### TASK OBJECTIVE
Tally how many lines hold the string "bodies". Your reply should be that number alone.

### GIVEN INFORMATION
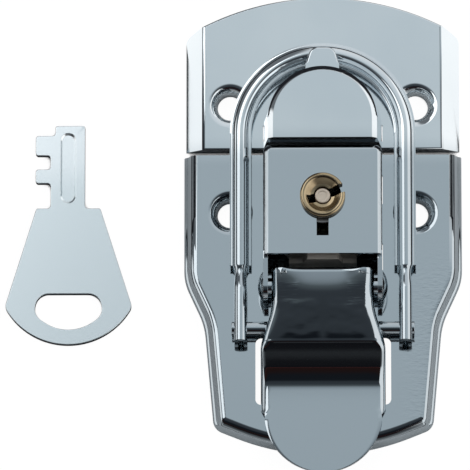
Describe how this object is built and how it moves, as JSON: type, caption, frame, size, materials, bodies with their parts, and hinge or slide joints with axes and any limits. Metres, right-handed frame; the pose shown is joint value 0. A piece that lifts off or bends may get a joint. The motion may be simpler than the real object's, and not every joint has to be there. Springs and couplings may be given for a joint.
{
  "type": "lockable toggle latch",
  "caption": "Lockable over-centre toggle latch: pressed base plate with key lock and lever, hinged wire-form bail, and a keeper plate with a domed catch; one flat key.",
  "frame": {"origin": "middle of the base plate's two screw holes, on the mounting plane", "axes": "+X to the right, +Y from the lever towards the keeper, +Z off the panel"},
  "size_m": [0.0786, 0.0838, 0.014],
  "materials": {
    "plated_steel_plate": "bright plated pressed steel, faint orange peel",
    "plated_steel": "bright plated pressed steel",
    "plated_steel_lever": "bright plated, with drawing marks on the bend",
    "brass_plug": "turned brass, polished",
    "spring_steel": "plain spring steel",
    "bare_steel": "plain pressed steel, dull",
    "key_steel": "satin plated steel"
  },
  "bodies": {
    "root": {"base_plate": "plated_steel_plate", "lock_case": "plated_steel", "ward_bridge": "bare_steel", "bolt_spring": "spring_steel", "spring_rivets": "bare_steel", "pivot_rivets": "plated_steel", "keeper_plate": "plated_steel_plate", "catch_dome": "plated_steel"},
    "lever": {"toggle_lever": "plated_steel_lever", "bail_pin": "plated_steel"},
    "bail": {"bail": "plated_steel"},
    "plug": {"lock_plug": "brass_plug", "plug_clip": "spring_steel"},
    "bolt": {"lock_bolt": "bare_steel"},
    "key": {"key": "key_steel"}
  },
  "joints": [
    {"name": "lever_swing", "type": "hinge", "parent": "root", "child": "lever", "pos_m": [0, -0.0141, 0.0083], "axis": [-1, 0, 0], "range_deg": [0, 100]},
    {"name": "bail_pivot", "type": "hinge", "parent": "lever", "child": "bail", "pos_m": [0, -0.02095, 0.006], "axis": [-1, 0, 0], "range_deg": [-90, 0]},
    {"name": "bolt_throw", "type": "slide", "parent": "root", "child": "bolt", "axis": [0, -1, 0], "range_m": [0, 0.0033]},
    {"name": "plug_turn", "type": "hinge", "parent": "root", "child": "plug", "pos_m": [0, 0.0009, 0.012], "axis": [0, 0, 1], "range_deg": [-108, 0]},
    {"name": "key_lift", "type": "slide", "parent": "root", "child": "key", "axis": [0, 0, 1], "range_m": [0, 0.06]}
  ],
  "couplings": [
    {"joint": "bail_pivot", "follows": "lever_swing", "ratio": -0.875},
    {"joint": "plug_turn", "follows": "bolt_throw", "rad_per_m": -571}
  ]
}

### ANSWER TO THIS EXERCISE
2